From: Gareth Martin <gamartin_at_...>
Date: Fri, 24 Nov 2000 10:56:48 -0000

> > Even inconsistency can be more realistic. If the difficulty for
> > tracking through grass are different in your table than the ones
> > a narrator made up, maybe it's because the grass is longer, or
> > thicker, or wetter. Is all grass going to be equaly difficult to
> > track through?
>
> You are right. But in short: These numbers are not going to
> be printed _but_ are design guidelines for official
> scenarios. I'd like to have consistent numbers which may be
> influenced by scenario needs, but are not solely based upon
> them. No player is going to understand, why it's very hard to
> read the tracks of a camp (when the narrator feels, that the
> outcome isn't important or worse, doesn't want to be
> distracted from his story line or doesn't want to make
> something up at that moment) and the pursuit of the main
> enemy through waters and creeks to the place of the final
> showdown is comparably simple or same target number.
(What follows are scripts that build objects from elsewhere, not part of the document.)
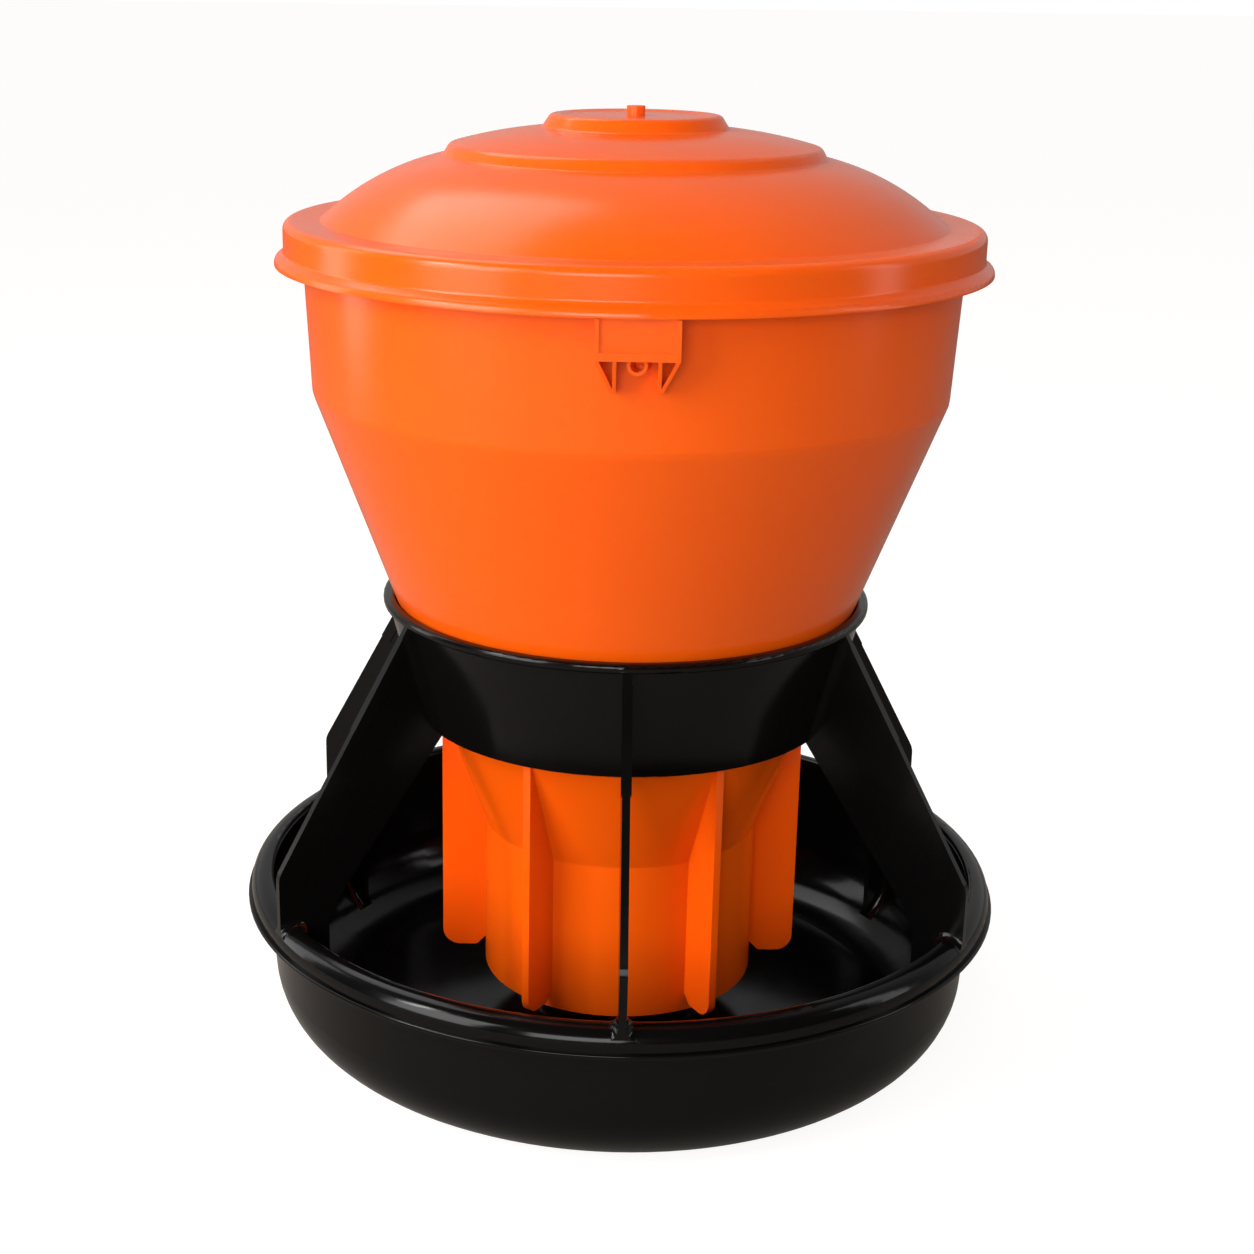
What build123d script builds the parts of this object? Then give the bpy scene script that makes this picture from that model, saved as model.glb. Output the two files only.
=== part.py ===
from build123d import *
import os
from math import atan, cos, radians, sin, tan

# Round gravity feeder for young pigs, in three mouldings that lift apart:
# a lid, a hopper with a drop tube, and a base that joins a round pan, its
# dividers and the collar that carries the hopper.
# Millimetres. +Z is up, the origin is the middle of the pan's underside,
# and the front, with the lug and one divider, faces -Y.

# Shared by all three mouldings
wall = 3.0
seat_gap = 0.3

# Pan: floor, rounded corner, side and rolled rim
pan_rim_radius = 240.0
pan_height = 104.0
pan_side_lean = 4.0
pan_corner_radius = 46.0
rim_overhang = 14.8
rim_crown_share = 0.68
rim_inner_share = 0.26
rim_depth = 16.5
rim_ledge_width = 2.2
rim_ledge_height = 2.8

# Cone in the middle of the pan that sends the feed outwards
spreader_radius = 62.0
spreader_height = 44.0
spreader_tip_radius = 12.0
spreader_round = 9.0

# Collar that holds the hopper: its wall stands off the cone by these gaps
collar_bottom = 209.5
collar_height = 75.5
collar_bottom_gap = 11.4
collar_top_gap = 2.8
collar_lip_width = 3.4
collar_lip_height = 5.5
collar_lip_round = 2.4
collar_lip_under_round = 1.6
collar_edge_round = 0.8
seat_ring_height = 3.0

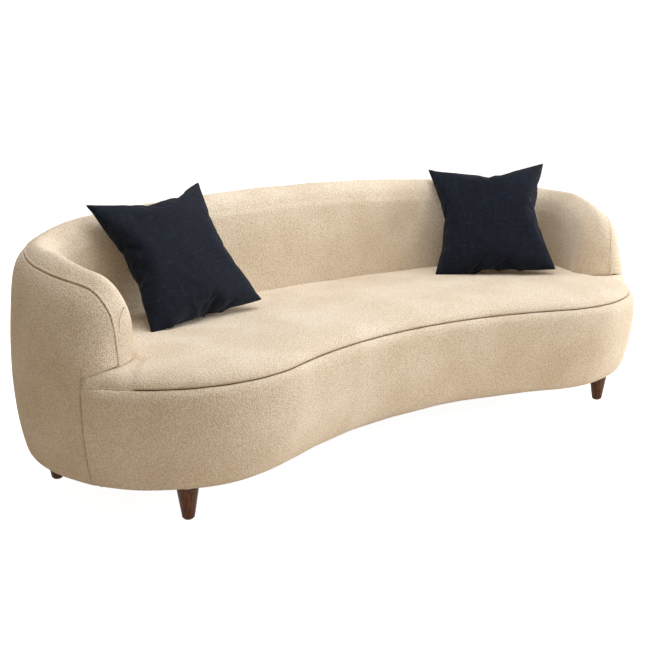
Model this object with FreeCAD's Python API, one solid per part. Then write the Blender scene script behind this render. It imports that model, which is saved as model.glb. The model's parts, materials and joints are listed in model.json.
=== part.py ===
import FreeCAD, Part
import math
import os
from FreeCAD import Vector

# Curved sofa: a bean-shaped seat on four turned legs, with one upholstered band that runs
# round the back and becomes both arms, and two loose scatter cushions.
# Millimetres. +X is to the right of someone who looks at the sofa's front, -Y is the front
# and +Z is up. The origin is on the floor, under the middle of the sofa.

# Plan outline
overall_width = 2300.0
overall_depth = 905.0
back_sweep_radius = 4442.0      # long curve of the back
end_lobe_radius = 441.0         # rounded ends of the seat
front_recess = 148.0            # how far the middle of the front lies behind the two ends

# Upholstered band of back and arms
rim_height_middle = 762.0       # top of the back roll above the floor
rim_height_corner = 730.0       # where the back starts to turn into the arm
rim_height_side = 690.0         # at the widest point of the sofa
rim_height_arm_front = 652.0    # just before the arm rounds down
back_thickness = 145.0
arm_end_thickness = 205.0
arm_tip_angle = 41.0            # how far the arms come round the ends, in degrees
arm_nose_length = 110.0         # rounded part of the arm's front, along the outline
arm_nose_outer_rounding = 100.0  # what the rounding takes off the outside of the arm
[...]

Well, I think this is partly down to how the Gm approaches this problem. I think the issue is not that the ratings aare disociated from the symptoms, but that the GM should take on the duty of justifying to the characters/players why the difficulties are inconsistent. Frex, if characters track regularly, and have a good ballpark idea of what tracking difficulties should be, and then the GM ups the difficulty radically for story-driven reasons at a particular point (say the GM wants an NPC to get away and haunt them later) then I feel it is the GMs responsibility to justify this change through narrative methods. The GM should not merely rule that the difficulty happens to be higher, they should explain why this situation is mopre difficult - by description of terrain, circumstance, surroundings etc. As people have pointed out, the sequence is rewversed by comparison to simulationist styles: instead of looking at the circumstanceand judging a difficulty, in HW you decide a difficulty and justify it through narration after the fact.